* Task
Copy out every line in the entries below that includes "starting".

* Record extracts

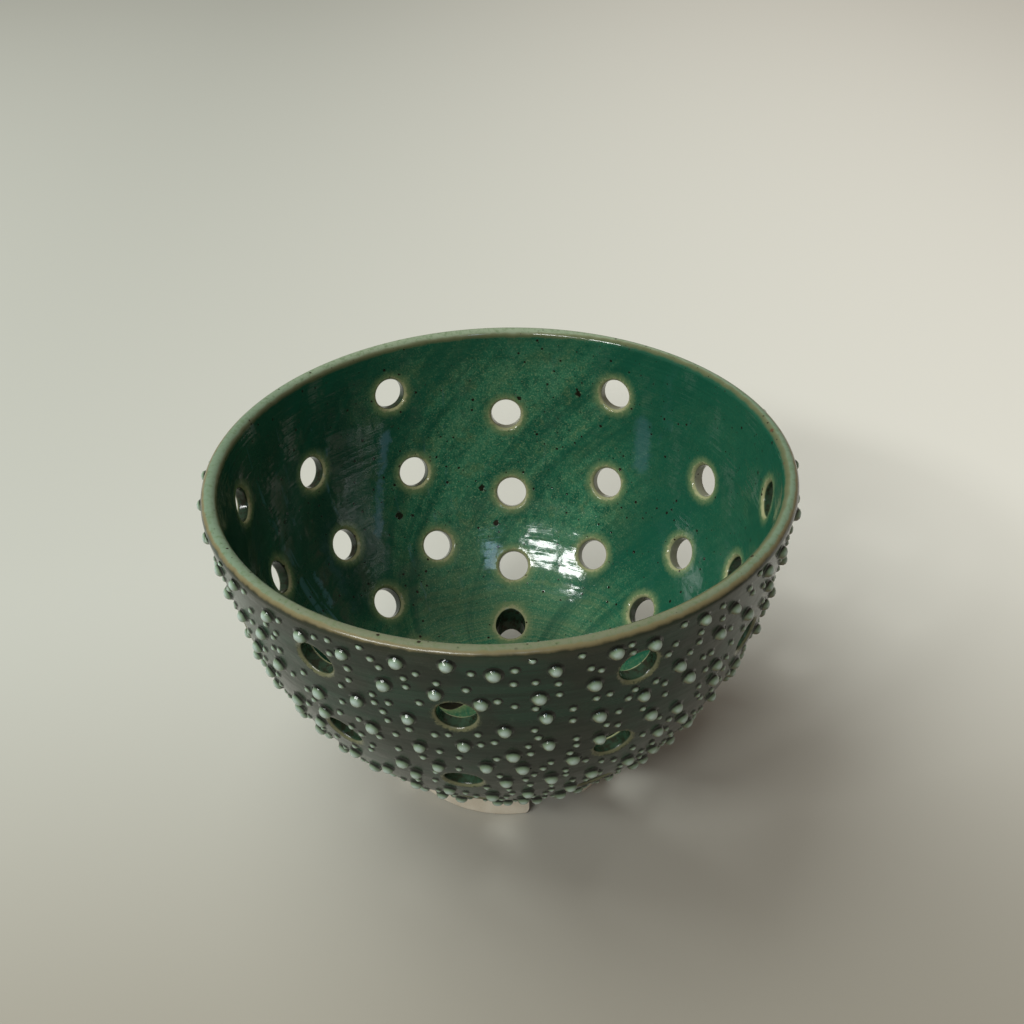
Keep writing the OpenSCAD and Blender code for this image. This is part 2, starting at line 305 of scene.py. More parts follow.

==

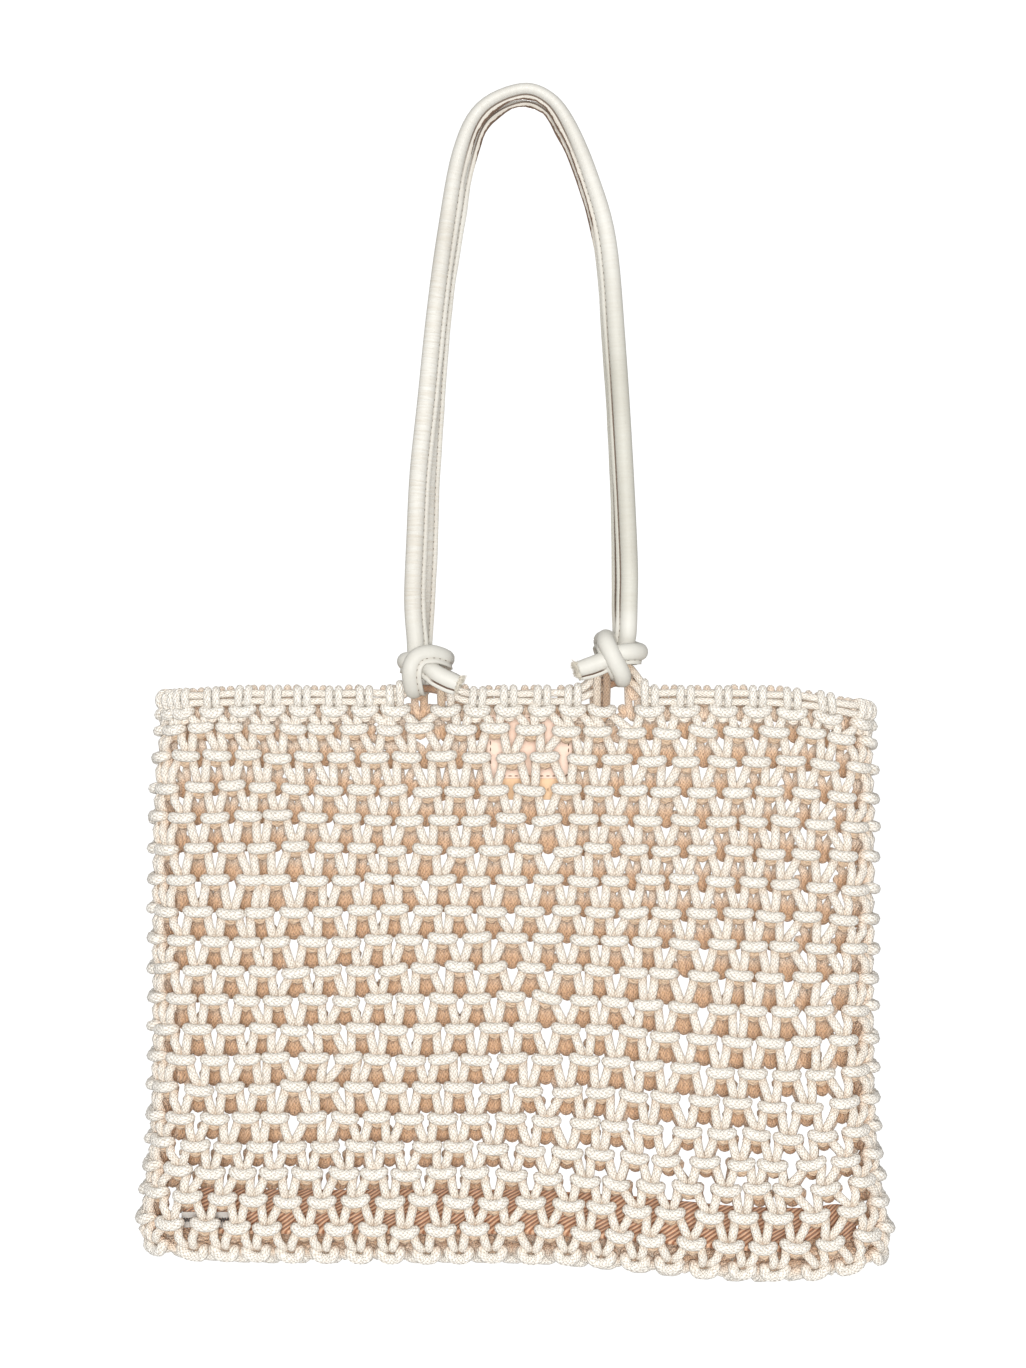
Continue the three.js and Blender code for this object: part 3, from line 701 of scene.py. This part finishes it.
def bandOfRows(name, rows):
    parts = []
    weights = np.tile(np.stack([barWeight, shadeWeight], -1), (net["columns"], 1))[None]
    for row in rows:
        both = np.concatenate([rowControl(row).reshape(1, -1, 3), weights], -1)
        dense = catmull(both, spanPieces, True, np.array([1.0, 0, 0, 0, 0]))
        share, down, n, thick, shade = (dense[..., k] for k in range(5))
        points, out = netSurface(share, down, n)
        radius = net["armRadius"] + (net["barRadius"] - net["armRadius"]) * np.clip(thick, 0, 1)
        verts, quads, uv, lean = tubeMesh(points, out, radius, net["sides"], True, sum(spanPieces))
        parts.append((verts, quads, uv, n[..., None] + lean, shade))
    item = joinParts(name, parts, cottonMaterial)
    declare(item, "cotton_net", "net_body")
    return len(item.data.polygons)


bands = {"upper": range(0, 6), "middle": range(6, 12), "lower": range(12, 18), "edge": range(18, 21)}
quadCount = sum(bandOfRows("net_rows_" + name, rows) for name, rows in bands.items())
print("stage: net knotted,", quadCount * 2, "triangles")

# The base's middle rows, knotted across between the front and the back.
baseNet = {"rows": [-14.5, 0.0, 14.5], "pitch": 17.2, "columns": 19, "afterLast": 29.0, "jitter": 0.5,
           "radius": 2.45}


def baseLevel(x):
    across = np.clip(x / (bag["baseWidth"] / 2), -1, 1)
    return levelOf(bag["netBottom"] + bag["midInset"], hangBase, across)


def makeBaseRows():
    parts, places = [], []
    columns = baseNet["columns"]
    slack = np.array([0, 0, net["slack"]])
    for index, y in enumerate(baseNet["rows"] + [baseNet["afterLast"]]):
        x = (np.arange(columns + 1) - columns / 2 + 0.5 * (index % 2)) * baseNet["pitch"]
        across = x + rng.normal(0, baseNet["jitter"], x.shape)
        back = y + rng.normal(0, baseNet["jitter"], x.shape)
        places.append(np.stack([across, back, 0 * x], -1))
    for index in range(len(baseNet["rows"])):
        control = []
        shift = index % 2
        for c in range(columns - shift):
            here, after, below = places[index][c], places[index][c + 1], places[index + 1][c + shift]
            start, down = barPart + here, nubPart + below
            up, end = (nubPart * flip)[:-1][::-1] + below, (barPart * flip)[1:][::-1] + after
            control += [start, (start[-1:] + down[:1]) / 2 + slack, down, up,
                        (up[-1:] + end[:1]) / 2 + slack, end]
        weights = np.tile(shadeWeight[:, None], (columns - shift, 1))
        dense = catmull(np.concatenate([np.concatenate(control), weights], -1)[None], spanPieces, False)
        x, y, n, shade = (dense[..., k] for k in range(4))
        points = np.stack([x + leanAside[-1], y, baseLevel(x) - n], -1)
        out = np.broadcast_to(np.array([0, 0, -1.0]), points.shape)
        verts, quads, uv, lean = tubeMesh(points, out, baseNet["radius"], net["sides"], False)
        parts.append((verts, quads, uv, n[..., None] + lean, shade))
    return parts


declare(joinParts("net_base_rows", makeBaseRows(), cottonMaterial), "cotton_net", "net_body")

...

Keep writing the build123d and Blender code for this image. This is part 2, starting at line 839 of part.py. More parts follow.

* Task response
Keep writing the OpenSCAD and Blender code for this image. This is part 2, starting at line 305 of scene.py. More parts follow.
Keep writing the build123d and Blender code for this image. This is part 2, starting at line 839 of part.py. More parts follow.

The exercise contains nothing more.